Today that phrase is a commonplace of opprobrium, and those who toss it around often do not know its provenance as the worried reflection of one of the nation’s premier military figures, a man who led American forces in Europe and North Africa, oversaw the D-Day invasion, served as supreme commander of Allied forces in World War II and later was supreme commander of NATO.

“In the councils of government, we must guard against the acquisition of unwarranted influence, whether sought or unsought, by the military-industrial complex,” Eisenhower said. “The potential for the disastrous rise of misplaced power exists and will persist. “

Eisenhower’s remarks came as he was stepping away from the presidency in the wake of what seemed a growing Communist threat. Soviet forces had brutally invaded Hungary in 1956, the Russians had placed a satellite, and then a dog, in space in 1957, and tensions had continued to build throughout the period, culminating in the embarrassing downing of an American U-2 spy plane only months before the 1960 election.

It was against this background that Eisenhower noted that for the first time the United States was spending more than the total income of all American corporations on the military. This, the president said, represented an important cultural shift.

“This conjunction of an immense military establishment and a large arms industry is new in the American experience,” Eisenhower said. “The total influence — economic, political, even spiritual — is felt in every city, every statehouse, every office of the federal government. We recognize the imperative need for this development. Yet we must not fail to comprehend its grave implications. Our toil, resources and livelihood are all involved; so is the very structure of our society.”

Eisenhower asked Malcolm Moos, a speechwriter recruited from the Johns Hopkins faculty, to draft the speech after Norman Cousins, a figure forgotten today but a major intellectual and political force during his 30 years as editor of Saturday Review, suggested a presidential farewell. Cousins had in mind a “great sweeping document,” and Moos, a former newspaperman who later became president of the University of Minnesota, took up his challenge, producing a speech on broad themes of American culture and important questions of war and peace.

These issues evidently weighed heavily on Eisenhower as he prepared to step away from public life. He met with Kennedy a day after his farewell, wishing him “Godspeed” in his presidency, and he offered a public critique of the advertisements in American magazines, wondering out loud why they carried so many ads setting out the capacities of the Atlas and Titan rockets, as if, one of his biographers, Michael Korda, wrote, “they were the only things Americans knew how to make.”

A day later, he met again with the president-elect, telling Kennedy that throughout his presidency “an unobtrusive man” would shadow him with a briefcase carrying the nation’s nuclear codes.

Eisenhower’s farewell and Kennedy’s inaugural address are often regarded as separate set pieces, two discrete events, one the wise reflections of an aged statesman, the other the inspiring summons to arms and idealism from a glittery representative of a new generation of leadership — a generation “born in this century,” as Kennedy put it at the East Front of the Capitol that cold January morning, “tempered by war, disciplined by a hard and bitter peace, proud of our ancient heritage — and unwilling to witness or permit the slow undoing of those human rights to which this nation has always been committed, and to which we are committed today at home and around the world.”

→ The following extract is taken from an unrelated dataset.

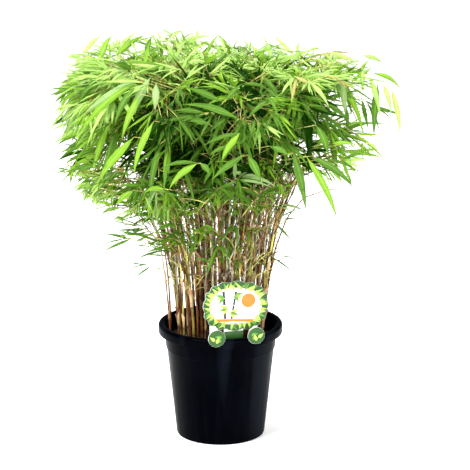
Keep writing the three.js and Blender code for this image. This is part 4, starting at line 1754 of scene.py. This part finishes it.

But from the distance of a half century the two speeches challenge our stereotypes and make us question our historical memories, which often paint Eisenhower as the steely pragmatist and Kennedy as the dreamy romantic.

Instead, it was Eisenhower who said he was praying for a world where “in the goodness of time, all peoples will come to live together in a peace guaranteed by the binding force of mutual respect and love,” and it was Kennedy who argued that “only when our arms are sufficient beyond doubt can we be certain beyond doubt that they will never be employed.”

Today the two speeches look more like two sides of a fateful argument, one suggesting that the arming of America was out of control and a threat to the domestic purity of the nation, the other suggesting that Americans would “pay any price, bear any burden” in a “long twilight struggle, year in and year out,” to prevail against a monstrous tyranny bent on world domination and posing a mortal threat to the very values of which Eisenhower spoke only a few days earlier.

Some time ago my friend Peter Canellos, the editorial page editor of The Boston Globe, approached Kennedy speechwriter Theodore Sorensen and noted that perhaps the two most famous speeches of the last 50 years occurred within days of each other. Sorensen, who died in October, lit up, agreeing heartily. He thought Canellos was speaking of Kennedy’s American University address of June 10, 1963, when JFK set out his vision of a world of peace and security, and his remarks a day later on civil rights, when he told Americans they faced “a moral crisis as a country and a people.”

No, Canellos said, he was speaking of Eisenhower’s farewell and Kennedy’s inaugural address.

Sorensen frowned and snapped, “That farewell address wasn’t a great speech at all,” adding, “Oh, it had one memorable line … .”

But in truth the two speeches form a set of American bookends, an incomparable pairing: insight from the old paired with idealism from the young. We could use a little bit of that right now.